The bourbon I used was a healthy tot of Woodford Reserve, the sweetness and smokiness of the whiskey really mellows the sauce and with the few dried chipottle chillies I threw in it just gave the sauce an extra dimension. Don't worry if you have to leave them out though. It will still taste great, though I would advise the use of bourbon.

Don’t be shy of the vinegar. It’s there to help pickle the sauce and give it a longer shelf life. The recipe below will be of a similar consistency to ketchup but by adding more vinegar you will end up with a runnier version which is equally as good. It all comes down to personal preference although some vinegars with strong flavours such as balsamic should be used in moderation so as not to overpower the flavour of the chilli peppers, but get creative and find what you like best. You can play around with flavoured vinegars, I used some tarragon vinegar which worked really well.

Hot Sauce

200ml of red wine vinegar
50ml of balsamic vinegar
Shot of Bourbon
25 Scotch bonnet chilli peppers roughly chopped
2 dried chipottle chillies
5 garlic cloves, grated or finely diced
1 shallot, finely diced
1 red onion, finely diced

Put a large high sided pan on a high heat.

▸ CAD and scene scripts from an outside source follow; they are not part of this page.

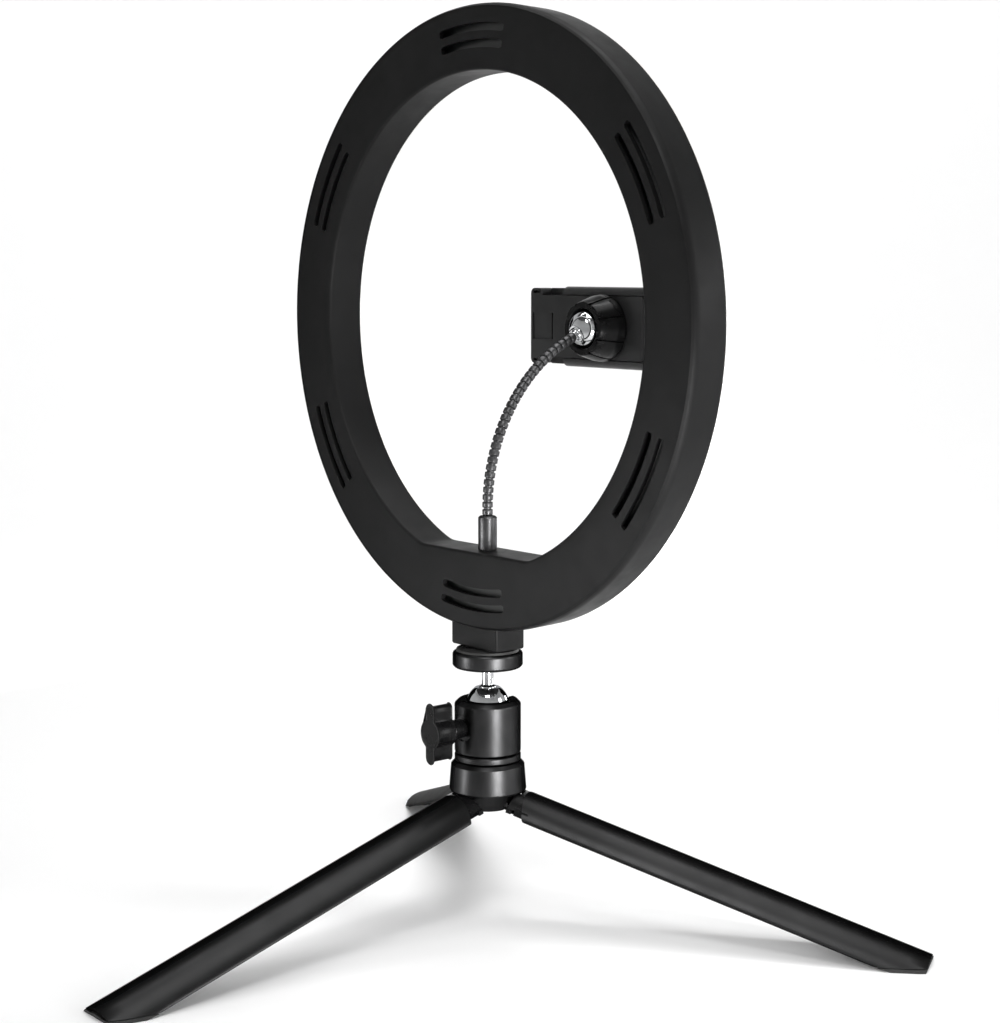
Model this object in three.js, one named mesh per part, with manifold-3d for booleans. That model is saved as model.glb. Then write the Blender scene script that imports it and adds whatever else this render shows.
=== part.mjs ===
// A 10 inch ring light on a folding desk tripod, with a ball head and a phone holder on a gooseneck.
// Units are millimetres, +Z is up, and the origin is on the floor under the middle of the outline.
// The LED side faces -Y. Heights inside a sub-assembly are worked out from RING_Z, the ring's centre.
import * as THREE from "three";
import { mergeVertices } from "three/addons/utils/BufferGeometryUtils.js";
import Module from "manifold-3d";

const wasm = await Module();
wasm.setup();

const rad = THREE.MathUtils.degToRad;

// ---------------------------------------------------------------- driving dimensions
const AXIS_Y = -43.5; // the tripod's axis, behind the middle of the outline
const RING_Z = 256.5; // height of the ring's centre
const GAP = 0.3; // clearance between pieces that touch on the real object

// ring
const RING_R = 130;
const RING_HOLE_R = 103;
const RING_DEPTH = 17.3;
const RING_BACK = RING_DEPTH / 2;
const RING_FRONT = -RING_DEPTH / 2;
const RING_WALL = 2.2;
const RING_TAPER = 0.6;
const RING_EDGE = 1;
const HOLE_CHORD = 96.8; // depth of the flat at the bottom of the ring's hole
const RING_SEGMENTS = 60; // facets round the ring
const ARC_STEPS = RING_SEGMENTS / 2; // a full arc is drawn with twice this many facets
const DIFFUSER_PLATE = 1.7;
const DIFFUSER_EDGE = 0.6;
const SKIRT = 1.4;
const SKIRT_DEPTH = 3;
const VENT_BANDS = [[112, 115.4], [118.7, 122]];
const VENT_HALF_ANGLE = 10;
const VENT_GROUPS = 6;
const BOARD_BACK = 4.1;
const BOARD_THICK = 1.6;
const BOARD_OUTER_R = 126.4;
const BOARD_INNER_R = 106.8;
const BOARD_CHORD = 105;
const LED_COUNT = 36;
const LED_R = 116.5;
const BOSS_R = 2.6;
const BOSS_CIRCLE_R = 109.8;
const BOSS_ANGLES = [60, 180, 300];
const GLAND_ANGLE = -77; // the cable outlet, round the ring's rim
const GLAND_R = 2.6;
const GLAND_Y = -1.9;

// block under the ring that takes the tripod screw
const BLOCK_WIDTH = 30.2;
const BLOCK_DEPTH = 16;
const BLOCK_CHAMFER = 1.2;
const BLOCK_BOTTOM = RING_Z - 138.2;
const INSERT_R = 4.6;
const INSERT_LENGTH = 8;

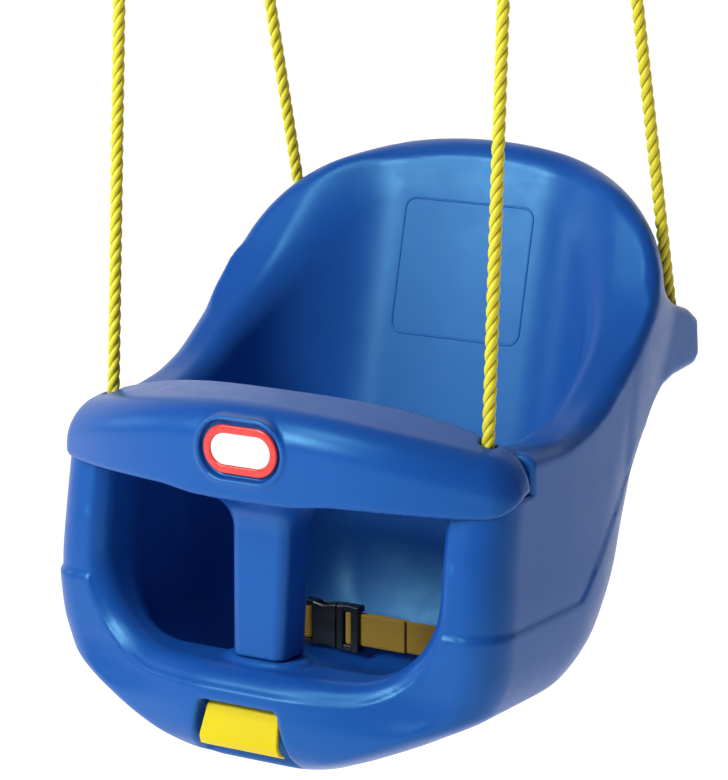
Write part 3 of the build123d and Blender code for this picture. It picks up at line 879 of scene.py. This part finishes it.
def blend_colours(tree, amount, first, second):
    made = tree.nodes.new("ShaderNodeMix")
    made.data_type = "RGBA"
    tree.links.new(amount, made.inputs[0])
    for socket, colour in ((made.inputs[6], first), (made.inputs[7], second)):
        if isinstance(colour, tuple):
            socket.default_value = (*colour, 1)
        else:
            tree.links.new(colour, socket)
    return made.outputs[2]


def bump(tree, shader, height, strength, distance, below=None):
    made = tree.nodes.new("ShaderNodeBump")
    made.inputs["Strength"].default_value = strength
    made.inputs["Distance"].default_value = distance
    tree.links.new(height, made.inputs["Height"])
    if below is not None:
        tree.links.new(below, made.inputs["Normal"])
    tree.links.new(made.outputs["Normal"], shader.inputs["Normal"])
    return made.outputs["Normal"]


def place_vector(tree):
    return tree.nodes.new("ShaderNodeTexCoord").outputs["Object"]


def moulded_plastic(name, colour, pale, rough, grain=1.0, gloss=0.5, tint=(1.0, 1.0, 1.0)):
    """Plastic from a mould: a fine sanded grain, faint clouds in the colour, and sharp edges painted paler: a
    painted highlight along the rims, partly edge wear.
    """
    material, tree, shader = new_material(name)
    where = place_vector(tree)
    clouds = remap(tree, noise(tree, where, 9.0, 3.0), 0.35, 0.65, 0.0, 0.5)
    # tiny pale specks: painted glints in the grain, standing in for sparkle from the lamps
    painted_glint_specks = remap(tree, noise(tree, where, 1400.0, 1.0), 0.60, 0.80, 0.0, 0.35)
    geometry = tree.nodes.new("ShaderNodeNewGeometry")
    # sharp convex edges painted paler: painted highlight along the rims, partly edge wear
    rim_highlight_and_wear = remap(tree, geometry.outputs["Pointiness"], 0.52, 0.60, 0.0, 0.5)
    deep = tuple(c * 0.88 for c in colour)
    base = blend_colours(tree, clouds, colour, deep)
    base = blend_colours(tree, painted_glint_specks, base, pale)
    base = blend_colours(tree, rim_highlight_and_wear, base, pale)
    tree.links.new(base, shader.inputs["Base Color"])
    scuffs = noise(tree, where, 60.0, 6.0, 0.7)
    tree.links.new(remap(tree, scuffs, 0.35, 0.65, rough - 0.03, rough + 0.04), shader.inputs["Roughness"])
    shader.inputs["Specular IOR Level"].default_value = gloss
    shader.inputs["Specular Tint"].default_value = (*tint, 1)
    fine = noise(tree, where, 900.0, 2.0, 0.6)
    low = bump(tree, shader, fine, 0.30 * grain, 0.0002)
    wavy = noise(tree, where, 22.0, 2.0)
    bump(tree, shader, wavy, 0.04 * grain, 0.003, low)
    return material


def rope_fibre():
    """Bright yellow polypropylene: yarns across each strand, with painted shade down between the strands."""
    material, tree, shader = new_material("rope_fibre")
    parts = lay_parts(tree)
    where = place_vector(tree)
    stretched = tree.nodes.new("ShaderNodeCombineXYZ")
    tree.links.new(maths(tree, "MULTIPLY_ADD", parts["Y"], 600.0, parts["X"]), stretched.inputs[0])
    fibres = noise(tree, stretched.outputs[0], 6.0, 4.0, 0.6)
    fuzz = noise(tree, where, 2500.0, 3.0, 0.6)
    yellow, ochre, crevice_shade = (0.82, 0.72, 0.010), (0.58, 0.44, 0.004), (0.16, 0.11, 0.004)
    base = blend_colours(tree, remap(tree, fibres, 0.3, 0.7, 0.0, 0.55), yellow, ochre)
    base = blend_colours(tree, remap(tree, fuzz, 0.55, 0.8, 0.0, 0.5), base, (0.90, 0.82, 0.13))
    # painted shade: the colour darkens where the strands meet, in the grooves between them
    base = blend_colours(tree, remap(tree, parts["Z"], 0.42, 0.05, 0.0, 1.0), base, crevice_shade)
    tree.links.new(base, shader.inputs["Base Color"])
    shader.inputs["Roughness"].default_value = 0.55
    shader.inputs["Sheen Weight"].default_value = 0.15
    shader.inputs["Sheen Roughness"].default_value = 0.4
    low = bump(tree, shader, fibres, 0.5, 0.0004)
    bump(tree, shader, fuzz, 0.25, 0.0002, low)
    return material


def webbing_fibre():
    """Gold polyester webbing: ribs along it, picks across them."""
    material, tree, shader = new_material("webbing")
    parts = lay_parts(tree)
    pick_spacing, rib_spacing = 0.9, 1.92
    picks = maths(tree, "SINE", maths(tree, "MULTIPLY", parts["X"], 2 * math.pi / pick_spacing))
    ribs = maths(tree, "SINE", maths(tree, "MULTIPLY", parts["Y"], 2 * math.pi / rib_spacing))
    weave = maths(tree, "MULTIPLY", picks, ribs)
    where = place_vector(tree)
    fuzz = noise(tree, where, 3000.0, 3.0, 0.6)
    gold, brown = (0.44, 0.24, 0.006), (0.20, 0.10, 0.004)
    base = blend_colours(tree, remap(tree, ribs, -1.0, 1.0, 0.0, 0.6), gold, brown)
    base = blend_colours(tree, remap(tree, weave, 0.3, 1.0, 0.0, 0.4), base, brown)
    base = blend_colours(tree, remap(tree, fuzz, 0.55, 0.8, 0.0, 0.4), base, (0.62, 0.40, 0.03))
    tree.links.new(base, shader.inputs["Base Color"])
    shader.inputs["Roughness"].default_value = 0.6
    shader.inputs["Sheen Weight"].default_value = 0.1
    low = bump(tree, shader, weave, 0.5, 0.0003)
    bump(tree, shader, fuzz, 0.2, 0.0002, low)
    return material


def metal(name, colour, rough):
    """Plated steel with dull spots and a fine grain."""
    material, tree, shader = new_material(name)
    where = place_vector(tree)
    spots = noise(tree, where, 240.0, 4.0, 0.65)
    dull = tuple(c * 0.72 for c in colour)
    base = blend_colours(tree, remap(tree, spots, 0.4, 0.7, 0.0, 1.0), colour, dull)
    tree.links.new(base, shader.inputs["Base Color"])
    shader.inputs["Metallic"].default_value = 1.0
    tree.links.new(remap(tree, spots, 0.3, 0.7, rough - 0.08, rough + 0.1), shader.inputs["Roughness"])
    bump(tree, shader, noise(tree, where, 1600.0, 3.0), 0.15, 0.0002)
    return material


BLUE, PALE_BLUE, BLUE_SHINE = (0.008, 0.070, 0.32), (0.02, 0.15, 0.44), (0.30, 0.78, 1.0)
materials = {
    "seat_plastic": moulded_plastic("seat_plastic", BLUE, PALE_BLUE, 0.33, tint=BLUE_SHINE),
    "bar_plastic": moulded_plastic("bar_plastic", BLUE, PALE_BLUE, 0.32, tint=BLUE_SHINE),
    "latch_plastic": moulded_plastic(
        "latch_plastic", (0.72, 0.54, 0.002), (0.82, 0.64, 0.02), 0.34, 0.4, 0.2),
    "badge_red": moulded_plastic("badge_red", (0.78, 0.035, 0.025), (0.95, 0.30, 0.28), 0.22, 0.15),
    "badge_white": moulded_plastic("badge_white", (0.86, 0.86, 0.88), (0.95, 0.95, 0.95), 0.22, 0.1),
    "black_plastic": moulded_plastic("black_plastic", (0.008, 0.008, 0.010), (0.03, 0.03, 0.033), 0.34, 0.5),
    "rope_fibre": rope_fibre(),
    "webbing": webbing_fibre(),
    "eye_metal": metal("eye_metal", (0.62, 0.63, 0.65), 0.34),
    "washer_metal": metal("washer_metal", (0.60, 0.60, 0.62), 0.30),
    "steel": metal("steel", (0.55, 0.56, 0.58), 0.26),
}


def dress(piece, slot):
    """Gives a piece its slot's material, on all its faces."""
    piece.data.materials.clear()
    piece.data.materials.append(materials[slot])


def add_piece(piece, body, slot, *replaced):
    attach(piece, body)
    if replaced:
        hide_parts(*replaced)
    dress(piece, slot)


# ------------------------------------------------------------------ label panel on the back
PANEL_WIDTH, PANEL_HEIGHT, PANEL_CORNER = 113.0, 105.0, 9.0
PANEL_LEAN = math.atan(0.24)
PANEL_CENTRE = (0.0, 120.0, 317.0)


def make_panel():
    """A blank raised outline on the back's inner face."""
    half_w, half_h = PANEL_WIDTH / 2 - PANEL_CORNER, PANEL_HEIGHT / 2 - PANEL_CORNER
    outline = []
    for (cx, cy), start in (
        ((half_w, half_h), 0), ((-half_w, half_h), 90), ((-half_w, -half_h), 180), ((half_w, -half_h), 270),
    ):
        outline += arc((cx, cy), PANEL_CORNER, start, start + 90, 12)
    closed = outline + outline[:1]
    line, _ = even_steps(closed, 2.5)
    line = line[:-1]
    tangent = np.roll(line, -1, axis=0) - np.roll(line, 1, axis=0)
    tangent /= np.linalg.norm(tangent, axis=1)[:, None]
    outward = np.stack([tangent[:, 1], -tangent[:, 0]], 1)
    profile = [(-1.1, -0.4), (-0.8, 0.25), (-0.3, 0.55), (0.3, 0.55), (0.8, 0.25), (1.1, -0.4)]
    flat = np.concatenate([line + outward * u for u, _ in profile])
    across, up = flat[:, 0], flat[:, 1]
    points = np.stack([
        PANEL_CENTRE[0] + across,
        PANEL_CENTRE[1] + up * math.sin(PANEL_LEAN),
        PANEL_CENTRE[2] + up * math.cos(PANEL_LEAN),
    ], 1)
    inward = np.array([0, -math.cos(PANEL_LEAN), math.sin(PANEL_LEAN)])
    # move the outline onto the seat's surface, then raise its profile
    for _ in range(8):
        points = points + np.outer(-seat_field(*points.T), inward)
    heights = np.repeat([h for _, h in profile], len(line))
    points = points + np.outer(heights, inward)
    count = len(line)
    faces = []
    for k in range(len(profile) - 1):
        for j in range(count):
            a, b = k * count + j, k * count + (j + 1) % count
            faces.append((a, a + count, b + count, b))
    return link_mesh("label_panel_edge", points * MM, faces)


# ------------------------------------------------------------------ the swing
for row in ROPES:
    for side, hand in ((-1, "left"), (1, "right")):
        rope, knot, eye = make_rope(row, side, hand)
        dress(rope, "rope_fibre")
        dress(knot, "rope_fibre")
        dress(eye, "eye_metal")

add_piece(make_seat(), "seat", "seat_plastic", "seat_shell")
add_piece(make_panel(), "seat", "seat_plastic")
add_piece(make_t_bar(), "t_bar", "bar_plastic", "t_bar")
badge_ring, badge_face = make_badge()
add_piece(badge_ring, "t_bar", "badge_red", "badge_bezel")
add_piece(badge_face, "t_bar", "badge_white", "badge_plate")
add_piece(make_latch(), "latch", "latch_plastic", "latch_lever")
housing, insert, prong_arms = make_buckle()
add_piece(housing, "seat", "black_plastic", "buckle_female")
add_piece(insert, "buckle_male", "black_plastic", "buckle_male")
for hand, prong in zip(("upper", "lower"), prong_arms):
    add_piece(prong, f"prong_{hand}", "black_plastic", f"buckle_prong_{hand}")
strap_left, strap_right, strap_fold, strap_loop = make_belts()
add_piece(strap_left, "seat", "webbing", "belt_left")
add_piece(strap_fold, "seat", "webbing")
add_piece(strap_right, "seat", "webbing", "belt_right")
add_piece(strap_loop, "buckle_male", "webbing", "belt_loop")

slots = {s["node"]: s["material_slot"] for s in frame["record"]["subparts"]}
for name, node in frame["nodes"].items():
    if not node.hide_render:
        dress(node, slots[name])


# ------------------------------------------------------------------ studio
def make_floor():
    """A pale floor that sweeps up into a backdrop behind the swing."""
    wide, near, reach, level, height, bend = 12.0, -9.0, 4.0, -0.36, 10.0, 3.0
    line = [(near, level), (reach, level)]
    for a in np.linspace(0.1, math.pi / 2, 14):
        line.append((reach + bend * math.sin(a), level + bend - bend * math.cos(a)))
    line.append((reach + bend, height))
    corners = [(x, y, z) for y, z in line for x in (-wide, wide)]
    faces = [(2 * k, 2 * k + 1, 2 * k + 3, 2 * k + 2) for k in range(len(line) - 1)]
    floor = link_mesh("floor", corners, faces)
    floor.rotation_euler = (0, 0, CAMERA_AZIMUTH)
    material, tree, shader = new_material("floor")
    cloud = noise(tree, place_vector(tree), 2.0, 2.0)
    pale, paler = (0.58, 0.58, 0.585), (0.60, 0.60, 0.60)
    base = blend_colours(tree, remap(tree, cloud, 0.3, 0.7, 0.0, 1.0), paler, pale)
    tree.links.new(base, shader.inputs["Base Color"])
    shader.inputs["Roughness"].default_value = 0.9
    shader.inputs["Emission Color"].default_value = (1, 1, 1, 1)
    shader.inputs["Emission Strength"].default_value = 0.75
    floor.data.materials.append(material)


LAMPS = (
    # name, width in metres, watts, colour, place
    ("key", 1.1, 80.0, (0.90, 1.0, 1.0), (-1.2, -2.5, 1.65)),
    ("side", 0.8, 6.0, (0.75, 1.0, 1.0), (-2.5, -0.9, 0.9)),
    ("top", 0.7, 17.0, (0.75, 1.0, 1.0), (-0.5, -1.5, 2.3)),
    ("fill", 2.4, 1.0, (1.0, 0.75, 1.0), (2.2, -1.6, 0.6)),
)


def make_lights():
    """Soft round lamps that all face the swing, and a faint even sky."""
    middle = Vector((0.0, 0.0, 0.2))
    for name, width, watts, colour, place in LAMPS:
        light = bpy.data.lights.new(name, "AREA")
        light.shape, light.size, light.energy = "DISK", width, watts
        light.color = colour
        lamp = bpy.data.objects.new(name, light)
        lamp.location = place
        lamp.rotation_euler = (middle - Vector(place)).to_track_quat("-Z", "Y").to_euler()
        bpy.context.scene.collection.objects.link(lamp)
    world = bpy.data.worlds.new("studio")
    world.use_nodes = True
    sky = world.node_tree.nodes["Background"]
    sky.inputs["Color"].default_value = (1.0, 0.72, 1.0, 1)
    sky.inputs["Strength"].default_value = 0.16
    bpy.context.scene.world = world
    bpy.context.scene.view_settings.view_transform = "Standard"


make_floor()
make_lights()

Combine the onion, shallot, garlic and fresh chopped chillies and sauté for 4-5 minutes.

Add the water and dried chili’s and reduce to a simmer for around 20 minutes or until the chillies are all soft and have absorbed the water.

Add the bourbon and give it a few minutes, constantly stirring until the alcohol has cooked off a bit. Leave to cool for 10 minutes. Stick it all in a blender and whiz up adding your vinegars slowly, add a little extra vinegar for god measure.

Leave to cool completely before funneling into sterilized jars or bottles. Use cautiously. It’s potent stuff!